Frequently asked questions
Why is the marginal revenue curve twice as steep as the demand curve for a monopoly?
Because a monopolist must lower the price on every unit it sells to sell one more, not just the last unit. For a straight-line demand curve like P = 10 - 2Q, marginal revenue is MR = 10 - 4Q: the same intercept but double the slope, so MR hits the horizontal axis at exactly half the quantity demand does.
How does a monopoly find its profit-maximizing price and quantity?
It produces the quantity where marginal revenue equals marginal cost (MR = MC), then sets the price by going straight up from that quantity to the demand curve. The price is higher than the MR = MC intersection because demand shows the most buyers will pay for that restricted quantity.

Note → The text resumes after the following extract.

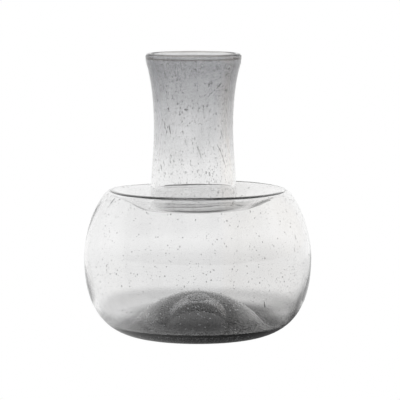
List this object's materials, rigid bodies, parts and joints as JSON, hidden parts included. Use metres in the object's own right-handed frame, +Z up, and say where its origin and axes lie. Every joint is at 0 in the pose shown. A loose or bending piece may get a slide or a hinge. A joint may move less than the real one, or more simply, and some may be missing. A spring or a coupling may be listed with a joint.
{
  "type": "glass bud vase",
  "caption": "Hand-blown bud vase in seeded smoke glass: squat round bowl, shoulder folded into a shallow dish, flared neck and a thick kicked-up base.",
  "frame": {"origin": "middle of the foot ring, on the surface the vase stands on", "axes": "+Z up along the bowl's axis; the neck stands 2.2 mm off it, towards -X; the picture looks along +Y"},
  "size_m": [0.12, 0.12, 0.15],
  "materials": {
    "base_glass": "polished, thick dark smoke grey with many seeds",
    "bowl_glass": "polished, thin and almost clear, with fine seeds",
    "neck_glass": "polished smoke grey, deeper towards the lip, with drawn-out seeds"
  },
  "bodies": {
    "root": {"punted_base": "base_glass", "pontil_mark": "base_glass", "bowl_wall": "bowl_glass", "sunken_collar": "bowl_glass", "neck_tube": "neck_glass", "lip_bead": "neck_glass"}
  },
  "joints": []
}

Why does a monopoly create deadweight loss?
A monopoly restricts output below the competitive level and charges a price above marginal cost. Units that buyers value more than they cost to produce never get made, and the lost surplus on those units is the deadweight loss, a triangle between the demand and marginal cost curves from the monopoly quantity out to the competitive quantity.
What is the difference between the fair-return price and the socially optimal price for a natural monopoly?
The socially optimal price sets P = MC, which is allocatively efficient but pushes price below average total cost so the firm loses money and needs a subsidy. The fair-return price sets P = ATC, giving the firm zero economic profit so it can stay in business, but because price still exceeds marginal cost some deadweight loss remains.
Does price discrimination eliminate deadweight loss?
Perfect first-degree price discrimination does. When a monopolist charges each buyer their exact willingness to pay, the demand curve becomes the marginal revenue curve and the firm produces up to P = MC, the same quantity a competitive market would. There is no deadweight loss, but consumer surplus falls to zero because the firm captures all the surplus as profit.